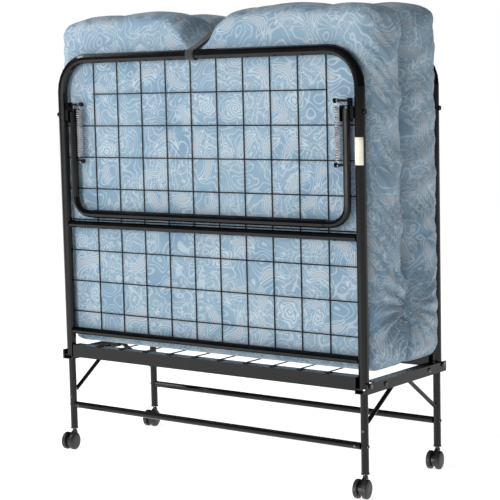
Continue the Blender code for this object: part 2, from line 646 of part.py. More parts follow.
# ---------------------------------------------------------------- four corners of the base
for sign, depth in ((-1, "front"), (1, "rear")):
    for side, hand in ((-1, "left"), (1, "right")):
        corner = f"{depth}_{hand}"
        y = sign * DECK_Y

        # Clevis that holds the deck rail, over the leg.
        under = BRACKET_SHEET - CLEVIS_DROP
        outline = [(CLEVIS_IN_LOW, CLEVIS_IN_RISE), (CLEVIS_IN_LOW, -CLEVIS_DROP),
                   (CLEVIS_OUT_HIGH, -CLEVIS_DROP), (CLEVIS_OUT_HIGH, CLEVIS_OUT_RISE),
                   (CLEVIS_OUT_LOW, CLEVIS_OUT_RISE), (CLEVIS_OUT_LOW, under),
                   (CLEVIS_IN_HIGH, under), (CLEVIS_IN_HIGH, CLEVIS_IN_RISE)]
        bm = bmesh.new()
        prism(bm, [(side * x, z) for x, z in outline], 1, y - CLEVIS_HALF, y + CLEVIS_HALF)
        clevis = finish(f"clevis_{corner}", bm, FRAME_BLACK, parent=base, smooth=False)
        hole = bore(f"clevis_bore_{corner}", PIN_R + TOUCH, -1.0, 1.0, y, 0, parent=base)
        combine(clevis, hole, 'DIFFERENCE')

        head_low = PLATE_OUT + TOUCH
        nut_high = CLEVIS_IN_LOW - TOUCH
        bolt = [(nut_high - NUT_T, 0), (nut_high - NUT_T, NUT_R), (nut_high, NUT_R),
                (nut_high, PIN_R), (head_low, PIN_R), (head_low, BOLT_HEAD_R),
                (head_low + BOLT_HEAD_T, BOLT_HEAD_R), (head_low + BOLT_HEAD_T, 0)]
        bm = bmesh.new()
        lathe(bm, [(side * x, r) for x, r in bolt], 0, 12)
        finish(f"pivot_bolt_{corner}", bm, BOLT_BLACK, (0, y, 0), base)

        # Leg, its caster socket, and the caster.
        spot = (CENTRE_X + side * RAIL_X, CENTRE_Y + y, 0)
        leg_top = PIVOT_HEIGHT - CLEVIS_DROP - TOUCH
        bm = bmesh.new()
        tube(bm, (0, 0, BASE_LEG_FOOT), (0, 0, leg_top), BASE_LEG_R, 12, (0, 1, 0),
             BASE_LEG_WALL)
        finish(f"base_leg_{corner}", bm, FRAME_BLACK, spot)

        inner = STEM_R + TOUCH
        outer = BASE_LEG_R - BASE_LEG_WALL - TOUCH
        flange_top = BASE_LEG_FOOT - TOUCH
        flange_low = flange_top - SOCKET_FLANGE_T
        sleeve = [(flange_low, inner), (flange_low, SOCKET_FLANGE_R),
                  (flange_top, SOCKET_FLANGE_R), (flange_top, outer),
                  (flange_top + SOCKET_LENGTH, outer), (flange_top + SOCKET_LENGTH, inner)]
        bm = bmesh.new()
        lathe(bm, sleeve, 2, 12, closed=True, phase=math.radians(15))
        finish(f"caster_socket_{corner}", bm, SOCKET_BLACK, spot)

        # Caster body: a web between the wheels, a collar over it and a stem.
        web_r = WHEEL_R - CASTER_WEB_SHORT
        web = [(-COLLAR_R, (COLLAR_LOW + COLLAR_TOP) / 2), (COLLAR_R, (COLLAR_LOW + COLLAR_TOP) / 2),
               (COLLAR_R, COLLAR_LOW - COLLAR_R)]
        for k in range(11):
            a = math.radians(15 - 24 * k)
            web.append((web_r * math.cos(a) - CASTER_TRAIL, WHEEL_R + web_r * math.sin(a)))
        bm = bmesh.new()
        prism(bm, web, 0, -CASTER_WEB / 2, CASTER_WEB / 2)
        body = finish(f"caster_body_{corner}", bm, CASTER_BLACK, spot, smooth=False,
                      turn=CASTER_YAW)
        stem_top = BASE_LEG_FOOT + STEM_IN_LEG
        stem = [(COLLAR_LOW, 0), (COLLAR_LOW, COLLAR_R), (COLLAR_TOP, COLLAR_R),
                (COLLAR_TOP, STEM_R), (stem_top, STEM_R), (stem_top, 0)]
        bm = bmesh.new()
        lathe(bm, stem, 2, 12, phase=math.radians(15))
        post = finish(f"caster_stem_{corner}", bm, CASTER_BLACK, spot)
        combine(body, post, 'UNION')
        hole = bore(f"caster_bore_{corner}", AXLE_R + AXLE_PLAY, -WHEEL_W, WHEEL_W,
                    -CASTER_TRAIL, WHEEL_R, spot, sides=12)
        hole.rotation_euler = (0, 0, CASTER_YAW)
        combine(body, hole, 'DIFFERENCE')

        # Twin wheels on one axle.
        profile = [(-a, r) for a, r in reversed(WHEEL_OUTLINE)] + WHEEL_OUTLINE
        axle_at = Matrix.Rotation(CASTER_YAW, 3, 'Z') @ Vector((0, -CASTER_TRAIL, 0))
        bm = bmesh.new()
        lathe(bm, profile, 0, 20, phase=math.radians(-90))
        finish(f"caster_wheels_{corner}", bm, WHEEL_BLACK,
               (spot[0] + axle_at.x, spot[1] + axle_at.y, WHEEL_R), turn=CASTER_YAW)

# ---------------------------------------------------------------- mattress
# Its halves turn about their own axis, so that they slide along the decks as the cot opens.
face = DECK_Y - MATTRESS_OFFSET
fold = DECK_Y - MATTRESS_SHIFT
for sign, depth in ((-1, "front"), (1, "rear")):
    axis = (CENTRE_X, CENTRE_Y + sign * fold, PIVOT_HEIGHT + MATTRESS_SHIFT)
    near = sign * (SOFT_GAP - fold)
    far = sign * (face - fold)
    top = MATTRESS_TOP - MATTRESS_SHIFT
    bm = bmesh.new()
    box(bm, (-MATTRESS_WIDTH / 2, min(near, far), MATTRESS_HEEL),
        (MATTRESS_WIDTH / 2, max(near, far), top))
    half = finish(f"mattress_{depth}", bm, TICKING_BLUE, axis)
    soften = half.modifiers.new("soften", 'BEVEL')
    soften.width = MATTRESS_ROUND
    soften.segments = 2
    soften.limit_method = 'ANGLE'
    # The strap's dip across the top: its floor follows the strap at a small gap.
    bar_y = sign * MATTRESS_SHIFT
    bar_z = DECK_REACH - MATTRESS_SHIFT
    floor = [(bar_y - sign * 0.010, bar_z + DECK_TUBE_R - 0.016),
             (bar_y - sign * STRAP_RUN, bar_z + STRAP_RISE - 2 * SOFT_GAP),
             (bar_y - sign * (DECK_Y + 0.010), bar_z + STRAP_RISE - SOFT_GAP)]
    bm = bmesh.new()
    rows = []
    for y, z in floor:
        rows.append([bm.verts.new((STRAP_X - DIP_FLOOR_HALF, y, z)),
                     bm.verts.new((STRAP_X + DIP_FLOOR_HALF, y, z)),
                     bm.verts.new((STRAP_X + DIP_TOP_HALF, y, top + 0.02)),
                     bm.verts.new((STRAP_X - DIP_TOP_HALF, y, top + 0.02))])
    for a, b in zip(rows, rows[1:]):
        for k in range(4):
            n = (k + 1) % 4
            bm.faces.new((a[k], a[n], b[n], b[k]))
    bm.faces.new(rows[0])
    bm.faces.new(rows[-1])
    dip = finish(f"mattress_dip_{depth}", bm, TICKING_BLUE, axis)
    combine(half, dip, 'DIFFERENCE')

# The middle block lies on the base mesh. Its shoulders are round about the halves' fold axes.
heel_round = MATTRESS_HEEL - HEEL_GAP
rest = BASE_RAIL_RISE + TOUCH + WIRE + TOUCH
edge_angle = math.acos((MATTRESS_SIDE - fold) / heel_round)
arc = [edge_angle + (math.pi / 2 - edge_angle) * k / 3 for k in range(4)]
outline = [(fold + heel_round * math.cos(a), MATTRESS_SHIFT + heel_round * math.sin(a))
           for a in arc]
outline += [(-y, z) for y, z in reversed(outline)]
outline += [(-MATTRESS_SIDE, rest + MATTRESS_ROUND), (-MATTRESS_SIDE + MATTRESS_ROUND, rest),
            (MATTRESS_SIDE - MATTRESS_ROUND, rest), (MATTRESS_SIDE, rest + MATTRESS_ROUND)]
bm = bmesh.new()
prism(bm, outline, 0, -MATTRESS_WIDTH / 2, MATTRESS_WIDTH / 2)
finish("mattress_middle", bm, TICKING_BLUE, parent=base, smooth=False)
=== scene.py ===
import json
import math

import bmesh
import bpy
import numpy as np
from mathutils import Matrix, Vector


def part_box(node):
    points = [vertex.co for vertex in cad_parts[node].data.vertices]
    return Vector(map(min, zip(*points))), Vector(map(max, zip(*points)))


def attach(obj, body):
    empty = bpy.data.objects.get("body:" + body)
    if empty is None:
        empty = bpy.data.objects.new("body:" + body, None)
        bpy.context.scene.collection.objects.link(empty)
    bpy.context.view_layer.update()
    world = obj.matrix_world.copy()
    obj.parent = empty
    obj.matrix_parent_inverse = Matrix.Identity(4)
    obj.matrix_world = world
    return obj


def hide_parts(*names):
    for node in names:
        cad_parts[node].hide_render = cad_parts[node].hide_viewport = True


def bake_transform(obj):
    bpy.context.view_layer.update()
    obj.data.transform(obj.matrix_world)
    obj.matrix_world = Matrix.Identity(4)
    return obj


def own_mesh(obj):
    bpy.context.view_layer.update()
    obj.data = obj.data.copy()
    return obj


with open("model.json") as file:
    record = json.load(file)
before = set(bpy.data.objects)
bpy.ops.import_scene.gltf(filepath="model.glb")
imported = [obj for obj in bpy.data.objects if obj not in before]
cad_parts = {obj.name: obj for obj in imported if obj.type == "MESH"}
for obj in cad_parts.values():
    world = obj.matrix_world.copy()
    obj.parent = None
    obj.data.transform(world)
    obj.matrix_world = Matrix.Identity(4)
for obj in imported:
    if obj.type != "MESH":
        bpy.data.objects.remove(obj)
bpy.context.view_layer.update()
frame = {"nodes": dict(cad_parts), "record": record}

# ---------------------------------------------------------------- where the cot stands
# The two decks, the base and the folding legs all sit about a few lines: the deck pivots, the
# middle of the frame, and the leg pivots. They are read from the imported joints.
joints = {j["name"]: j for j in frame["record"]["behaviour"]["joints"]}
front_pivot = Vector(joints["front_deck_fold"]["pos_m"])
rear_pivot = Vector(joints["rear_deck_fold"]["pos_m"])
middle = (front_pivot + rear_pivot) / 2
deck_half_gap = (rear_pivot.y - front_pivot.y) / 2
pivot_z = middle.z
scene = bpy.context.scene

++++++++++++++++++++

--- EXERCISE ---
Your task is to output exactly the lines from the one with "outline = [(fold" through the one with "obj.matrix_world = world", counting both ends.

--- TASK SOLUTION ---
outline = [(fold + heel_round * math.cos(a), MATTRESS_SHIFT + heel_round * math.sin(a))
           for a in arc]
outline += [(-y, z) for y, z in reversed(outline)]
outline += [(-MATTRESS_SIDE, rest + MATTRESS_ROUND), (-MATTRESS_SIDE + MATTRESS_ROUND, rest),
            (MATTRESS_SIDE - MATTRESS_ROUND, rest), (MATTRESS_SIDE, rest + MATTRESS_ROUND)]
bm = bmesh.new()
prism(bm, outline, 0, -MATTRESS_WIDTH / 2, MATTRESS_WIDTH / 2)
finish("mattress_middle", bm, TICKING_BLUE, parent=base, smooth=False)
=== scene.py ===
import json
import math

import bmesh
import bpy
import numpy as np
from mathutils import Matrix, Vector


def part_box(node):
    points = [vertex.co for vertex in cad_parts[node].data.vertices]
    return Vector(map(min, zip(*points))), Vector(map(max, zip(*points)))


def attach(obj, body):
    empty = bpy.data.objects.get("body:" + body)
    if empty is None:
        empty = bpy.data.objects.new("body:" + body, None)
        bpy.context.scene.collection.objects.link(empty)
    bpy.context.view_layer.update()
    world = obj.matrix_world.copy()
    obj.parent = empty
    obj.matrix_parent_inverse = Matrix.Identity(4)
    obj.matrix_world = world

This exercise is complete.